The whole thing is really good; I just wish I could have tasted more of the steak (or any of the steak).

Tasty Ramen at Ramen Raijin

Ramen RaijinLocation: 24 Wellesley Street, Toronto
Website: http://www.zakkushi.com/raijin/

Ramen Raijin is interesting; it’s mostly a standard ramen joint, but then there’s the little Japanese convenience store of sorts near the front that sells candy, instant noodles, and other Japanese goodies.  That’s not to mention pre-made stuff like sushi and onigiri.  It’s a neat addition that sets the restaurant apart.

Ramen Raijin

The restaurant itself serves a decent variety of ramen styles; the waitress told me that the Gyokai Tonkotsu Shoyu Ramen and the Spicy Tonkotsu Ramen are their specialties.

I went with Gyokai, which the menu describes as “seafood flavour pork broth ramen topped with pork shoulder chashu, bamboo shoots, nori seaweed, bean shoots and green onion.”

Ramen Raijin

It’s a tasty bowl of soup, though the flavour is a tad overwhelming; I could have used maybe like 15 percent less flavour?  It’s pretty in-your-face.

The first thing that hits you is a salty, savoury punch, with a wallop of toasted garlic.  The pork and the seafood are next, with a nice balance of savoury and seafoody notes.  It’s incredibly assertive, but it’s tasty.

Ramen Raijin

Aside from the flavour, the broth is rich, creamy, and satisfying.  It’s a bit greasy, but that’s a minor complaint.

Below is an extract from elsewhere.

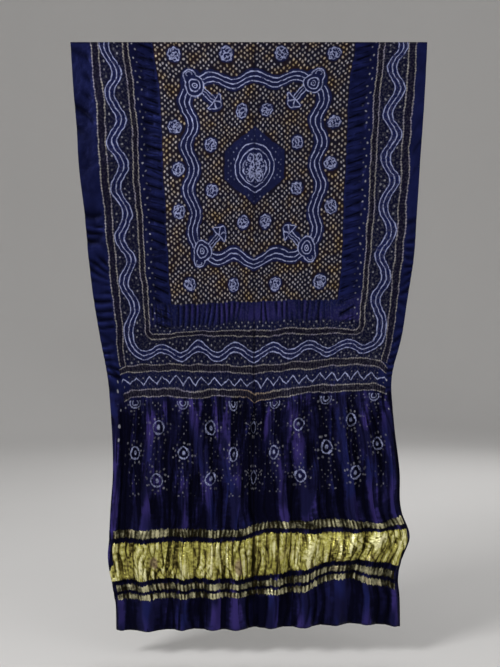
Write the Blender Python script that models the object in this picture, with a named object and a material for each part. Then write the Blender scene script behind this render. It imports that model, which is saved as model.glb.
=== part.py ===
"""Bandhani cloth: a tie-dyed silk wrap with woven gold bands, hanging flat from its top edge.

It is one woven length, so it is one solid, 2 mm thick, with its hem part of it.
The face looks along -Y. The origin is the middle of the top edge, on the centre crease.
X runs to the right as seen from the front, Z runs up. All sizes are in metres.

"Across" and "down" are places on the flat cloth. The tables say where they hang.
"""
import bpy
import numpy as np

THICKNESS = 0.002
FLAT_LEFT = 0.483            # flat width of the cloth, left of the crease
FLAT_RIGHT = 0.457           # flat width of the cloth, right of the crease
FLAT_LENGTH = 1.487          # flat length, top edge to hem
COLUMNS_EACH_SIDE = 31
ROW_PITCH = 0.044            # spacing of the mesh rows in the upper part
FOLD_ROW_PITCH = 0.032       # spacing of the mesh rows where the bands and puffs are
FOLDS_FROM = 1.20            # distance down from which the rows are closer

CLOTH_NODE = "bandhani_cloth"
NAVY = (0.030, 0.026, 0.110, 1.0)
SILK_ROUGHNESS = 0.55

# Outline: drop below the top edge, reach of the left and right selvage from the crease.
OUTLINE_COLUMNS = ("drop", "reach_left", "reach_right")
OUTLINE = (
    (0.000, 0.465, 0.439),
    (0.124, 0.457, 0.433),
    (0.220, 0.449, 0.427),
    (0.319, 0.443, 0.420),
    (0.425, 0.430, 0.413),
    (0.547, 0.419, 0.404),
    (0.653, 0.406, 0.388),
    (0.742, 0.391, 0.375),
    (0.853, 0.370, 0.349),
    (0.955, 0.362, 0.354),
    (1.089, 0.358, 0.370),
    (1.190, 0.364, 0.375),
    (1.248, 0.367, 0.394),
    (1.312, 0.370, 0.376),
    (1.350, 0.365, 0.367),
    (1.413, 0.353, 0.370),
    (1.500, 0.350, 0.371),
)

# Level lines of the cloth: how far each hangs below the top edge, at eight places across.
# A place is a share of the reach from the crease, left of it negative.
PLACES = (-1.0, -0.5, -0.06, 0.06, 0.35, 0.6, 0.85, 1.0)
LINES = {
    # name of line: (down, (drop at each place))
    "top edge": (0.000, (0.000, 0.000, 0.000, 0.000, 0.000, 0.000, 0.000, 0.000)),
    "frame top": (0.104, (0.115, 0.109, 0.105, 0.104, 0.101, 0.099, 0.096, 0.094)),
    "medallion": (0.316, (0.329, 0.322, 0.316, 0.315, 0.311, 0.307, 0.303, 0.301)),
    "frame foot": (0.523, (0.539, 0.531, 0.524, 0.523, 0.519, 0.515, 0.511, 0.508)),
    "field foot": (0.661, (0.674, 0.666, 0.658, 0.657, 0.654, 0.652, 0.648, 0.646)),
    "inner border": (0.729, (0.737, 0.744, 0.729, 0.728, 0.723, 0.724, 0.727, 0.729)),
    "outer border": (0.820, (0.833, 0.820, 0.821, 0.820, 0.812, 0.805, 0.804, 0.828)),
    "zigzag": (0.861, (0.863, 0.858, 0.865, 0.863, 0.855, 0.848, 0.846, 0.856)),
    "border foot": (0.881, (0.886, 0.881, 0.886, 0.885, 0.876, 0.869, 0.866, 0.871)),
    "first rings": (0.976, (0.975, 0.976, 0.979, 0.977, 0.965, 0.959, 0.955, 0.953)),
    "last rings": (1.108, (1.110, 1.109, 1.106, 1.104, 1.096, 1.091, 1.085, 1.081)),
    "gold strip": (1.233, (1.238, 1.234, 1.230, 1.219, 1.212, 1.208, 1.217, 1.196)),
    "gold band": (1.265, (1.270, 1.267, 1.259, 1.247, 1.243, 1.241, 1.238, 1.232)),
    "band foot": (1.365, (1.374, 1.365, 1.362, 1.359, 1.338, 1.314, 1.323, 1.334)),
    "last strip": (1.405, (1.413, 1.406, 1.398, 1.396, 1.382, 1.351, 1.371, 1.380)),
    "hem": (1.487, (1.491, 1.489, 1.486, 1.485, 1.480, 1.474, 1.477, 1.481)),
}

# Vertical folds, as ridges towards the viewer. The first three columns say where the ridge runs,
# as a share of the reach, at the ring rows, at the gold strip and at the hem.
RIDGE_HEIGHTS = (0.976, 1.220, 1.487)
RIDGE_FADE = 0.13            # length over which a fold grows from nothing
RIDGE_COLUMNS = ("at_rings", "at_strip", "at_hem", "half_width", "rise", "starts")
RIDGES = (
    (-0.970, -0.970, -0.960, 0.014, 0.011, 0.70),
    (-0.710, -0.760, -0.770, 0.026, 0.025, 0.84),
    (-0.540, -0.470, -0.520, 0.016, 0.016, 1.00),
    (-0.410, -0.285, -0.300, 0.021, 0.021, 0.84),
    (-0.225, -0.095, -0.130, 0.026, 0.025, 0.82),
    (0.105, 0.210, 0.120, 0.018, 0.017, 0.84),
    (0.275, 0.365, 0.340, 0.026, 0.025, 0.82),
    (0.610, 0.665, 0.560, 0.025, 0.023, 0.84),
    (0.785, 0.820, 0.770, 0.019, 0.018, 0.88),
    (0.950, 0.970, 0.960, 0.014, 0.012, 0.76),
)

# Broad soft swells of the cloth: place and size on the hanging sheet. Forward is towards the viewer.
SWELL_COLUMNS = ("x", "drop", "half_width", "half_height", "forward")
SWELLS = (
    (0.000, 0.320, 0.190, 0.230, 0.007),
    (-0.280, 0.330, 0.030, 0.260, -0.004),
    (0.270, 0.330, 0.030, 0.260, -0.004),
    (0.400, 0.560, 0.050, 0.120, 0.006),
    (-0.400, 0.300, 0.050, 0.160, 0.005),
    (0.215, 1.282, 0.075, 0.045, 0.016),
    (-0.180, 1.320, 0.110, 0.050, 0.007),
    (0.385, 1.255, 0.025, 0.030, 0.008),
)

CREASE_DEPTH = 0.005
CREASE_HALF_WIDTH = 0.009
CREASE_FROM = 0.66
CREASE_DIP = 0.012           # how far the border's lines dip at the crease
CREASE_DIP_AT = 0.885        # where that dip is greatest
CREASE_DIP_HALF_LENGTH = 0.06
HANG_BACK = 0.010            # the lower cloth hangs this far behind the top edge's plane
HANG_BACK_FROM = 0.70
HANG_BACK_LENGTH = 0.40
HELD_FLAT = 0.05             # the top edge is held flat, and the swells grow over this length


def curve_through(knots, values, at):
    """Smooth curve through the values given at the knots, read at other places."""
    knots, values, at = np.asarray(knots), np.asarray(values), np.asarray(at)
    gaps = np.diff(knots)
    steps = np.diff(values) / gaps
    middle = (steps[:-1] * gaps[1:] + steps[1:] * gaps[:-1]) / (gaps[:-1] + gaps[1:])
    slopes = np.concatenate((steps[:1], middle, steps[-1:]))
    span = np.clip(np.searchsorted(knots, at, side="right") - 1, 0, len(gaps) - 1)
    part = (at - knots[span]) / gaps[span]
    rise = values[span + 1] - values[span]
    bend_in = slopes[span] * gaps[span] - rise
    bend_out = rise - slopes[span + 1] * gaps[span]
    return values[span] + rise * part + part * (1 - part) * (bend_in * (1 - part) + bend_out * part)


def fade_in(value, start, length):
    """0 before start, 1 after start + length, and smooth between."""
    part = np.clip((value - start) / length, 0, 1)
    return part * part * (3 - 2 * part)


def bump(distance, half_width):
    """Rounded ridge of height 1."""
    return np.exp(-(distance / half_width) ** 2)


def hanging_drops(places, down):
    """Drop of the cloth at each place (columns) and distance down (rows)."""
    level_down = [line[0] for line in LINES.values()]
    level_drops = np.array([line[1] for line in LINES.values()])
    at_places = np.array([curve_through(level_down, column, down) for column in level_drops.T])
    return np.array([curve_through(PLACES, row, places) for row in at_places.T])


def hang(across, down):
    """Hanging position of the flat cloth's grid: three arrays, rows down by columns across."""
    places = np.where(across < 0, across / FLAT_LEFT, across / FLAT_RIGHT)
    drops = hanging_drops(places, down)
    outline = dict(zip(OUTLINE_COLUMNS, np.array(OUTLINE).T))
    left = curve_through(outline["drop"], outline["reach_left"], drops)
    right = curve_through(outline["drop"], outline["reach_right"], drops)
    x = np.where(places < 0, places * left, places * right)

    rows = down[:, np.newaxis]
    dip = bump(rows - CREASE_DIP_AT, CREASE_DIP_HALF_LENGTH)
    drops = drops + CREASE_DIP * dip * bump(x, CREASE_HALF_WIDTH)

    forward = np.zeros_like(x)
    for row in RIDGES:
        ridge = dict(zip(RIDGE_COLUMNS, row))
        course = (ridge["at_rings"], ridge["at_strip"], ridge["at_hem"])
        place = curve_through(RIDGE_HEIGHTS, course, np.maximum(rows, RIDGE_HEIGHTS[0]))
        ridge_x = np.where(place < 0, place * left, place * right)
        growth = fade_in(rows, ridge["starts"], RIDGE_FADE)
        forward += ridge["rise"] * growth * bump(x - ridge_x, ridge["half_width"])
    for row in SWELLS:
        swell = dict(zip(SWELL_COLUMNS, row))
        spread = bump(x - swell["x"], swell["half_width"])
        forward += swell["forward"] * spread * bump(drops - swell["drop"], swell["half_height"])
    forward -= CREASE_DEPTH * fade_in(rows, CREASE_FROM, RIDGE_FADE) * bump(x, CREASE_HALF_WIDTH)
    forward *= fade_in(rows, 0, HELD_FLAT)
    back = HANG_BACK * fade_in(rows, HANG_BACK_FROM, HANG_BACK_LENGTH)
    return x, back - forward, -drops


def flat_grid():
    """Mesh columns across and mesh rows down the flat cloth."""
    left = np.linspace(-FLAT_LEFT, 0, COLUMNS_EACH_SIDE + 1)
    right = np.linspace(0, FLAT_RIGHT, COLUMNS_EACH_SIDE + 1)
    upper = np.linspace(0, FOLDS_FROM, round(FOLDS_FROM / ROW_PITCH) + 1)
    lower_rows = round((FLAT_LENGTH - FOLDS_FROM) / FOLD_ROW_PITCH)
    lower = np.linspace(FOLDS_FROM, FLAT_LENGTH, lower_rows + 1)
    return np.concatenate((left, right[1:])), np.concatenate((upper, lower[1:]))


def silk_material():
    """Navy silk."""
    material = bpy.data.materials.new("silk")
    material.use_nodes = True
    shader = material.node_tree.nodes["Principled BSDF"]
    shader.inputs["Base Color"].default_value = NAVY
    shader.inputs["Roughness"].default_value = SILK_ROUGHNESS
    return material


def build_cloth():
    """The whole cloth: a hanging grid, thickened to both sides."""
    across, down = flat_grid()
    points = np.stack(hang(across, down), axis=-1).reshape(-1, 3)
    columns = len(across)
    faces = []
    for row in range(len(down) - 1):
        for column in range(columns - 1):
            corner = row * columns + column
            faces.append((corner, corner + columns, corner + columns + 1, corner + 1))
    mesh = bpy.data.meshes.new(CLOTH_NODE)
    mesh.from_pydata(points.tolist(), [], faces)
    mesh.shade_smooth()
    mesh.materials.append(silk_material())
    cloth = bpy.data.objects.new(CLOTH_NODE, mesh)
    bpy.context.scene.collection.objects.link(cloth)
    body = cloth.modifiers.new("Thickness", "SOLIDIFY")
    body.thickness = THICKNESS
    body.offset = 0
    return cloth


def main():
    for leftover in list(bpy.data.objects):
        bpy.data.objects.remove(leftover, do_unlink=True)
    build_cloth()


main()
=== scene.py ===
"""Bandhani cloth: the looks of a tie-dyed silk wrap that hangs flat from its top edge.

The cloth is one fine sheet on the folds of its solid, with its turned hems.
Its dyed pattern, its woven gold bands and the painted light and shade of their folds and creases are drawn by
shader nodes in flat-cloth sizes:
"Across" is the distance from the centre crease and "Down" the distance from the top edge, in metres.
"""
import math

import bmesh
import bpy
import numpy as np
from bpy.props import FloatProperty, FloatVectorProperty, IntProperty, PointerProperty
from bpy.types import Operator, Panel, PropertyGroup
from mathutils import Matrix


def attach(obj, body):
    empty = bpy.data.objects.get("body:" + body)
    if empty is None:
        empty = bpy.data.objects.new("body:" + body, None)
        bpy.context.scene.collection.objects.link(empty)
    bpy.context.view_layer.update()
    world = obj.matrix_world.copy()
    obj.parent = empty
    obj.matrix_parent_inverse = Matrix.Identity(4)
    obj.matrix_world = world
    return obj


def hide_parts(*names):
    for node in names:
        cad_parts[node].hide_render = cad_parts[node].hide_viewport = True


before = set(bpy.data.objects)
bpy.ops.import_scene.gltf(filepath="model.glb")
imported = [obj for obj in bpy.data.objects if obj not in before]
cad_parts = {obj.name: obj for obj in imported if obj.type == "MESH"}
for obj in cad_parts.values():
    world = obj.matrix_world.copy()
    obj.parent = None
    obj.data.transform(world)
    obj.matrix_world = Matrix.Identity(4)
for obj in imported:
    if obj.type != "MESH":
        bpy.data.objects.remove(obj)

bl_info = {
    "name": "Bandhani cloth",
    "version": (1, 0, 0),
    "blender": (4, 5, 0),
    "location": "3D View > Sidebar > Bandhani",
    "description": "Hangs a tie-dyed silk cloth with gold bands and sets a plain studio round it",
    "category": "Object",
}

CLOTH_NODE = "bandhani_cloth"
FLAT_MAP = "FlatCloth"       # flat-cloth place of each point, in metres
BAKE_MAP = "OFBake"          # the same sheet laid out over the unit square
CREASE_SHADE = "crease_shade"            # how deep a point lies in the fine creases, 0 to 1: the shade painted there
LIT = "lit"                  # painted light and shade, 0 in the troughs of the folds, 1 on their ridges

FLAT_LEFT = 0.483            # flat width of the cloth, left of the crease
FLAT_RIGHT = 0.457           # flat width of the cloth, right of the crease
FLAT_LENGTH = 1.487          # flat length, top edge to hem

# ----------------------------------------------------------------------------------------------
# The hanging shape, as in the solid
# ----------------------------------------------------------------------------------------------

# Outline: drop below the top edge, reach of the left and right selvage from the crease.
OUTLINE_COLUMNS = ("drop", "reach_left", "reach_right")
OUTLINE = (
    (0.000, 0.465, 0.439),
    (0.124, 0.457, 0.433),
    (0.220, 0.449, 0.427),
    (0.319, 0.443, 0.420),
    (0.425, 0.430, 0.413),
    (0.547, 0.419, 0.404),
    (0.653, 0.406, 0.388),
    (0.742, 0.391, 0.375),
    (0.853, 0.370, 0.349),
    (0.955, 0.362, 0.354),
    (1.089, 0.358, 0.370),
    (1.190, 0.364, 0.375),
    (1.248, 0.367, 0.394),
    (1.312, 0.370, 0.376),
    (1.350, 0.365, 0.367),
    (1.413, 0.353, 0.370),
    (1.500, 0.350, 0.371),
)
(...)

The medium thick noodles are nice and chewy, and suit the rich soup perfectly.

Ramen Raijin

My only real issue here are a couple of the add-ins.  The chashu is nice and tender, but has a leftovery flavour.  And the egg (which costs extra, and which you can safely skip) was undercooked and tasteless; the yolk was runny, and if it was seasoned at all, I couldn’t taste it (though it is possible that its flavour was overwhelmed by the aggressively salty soup).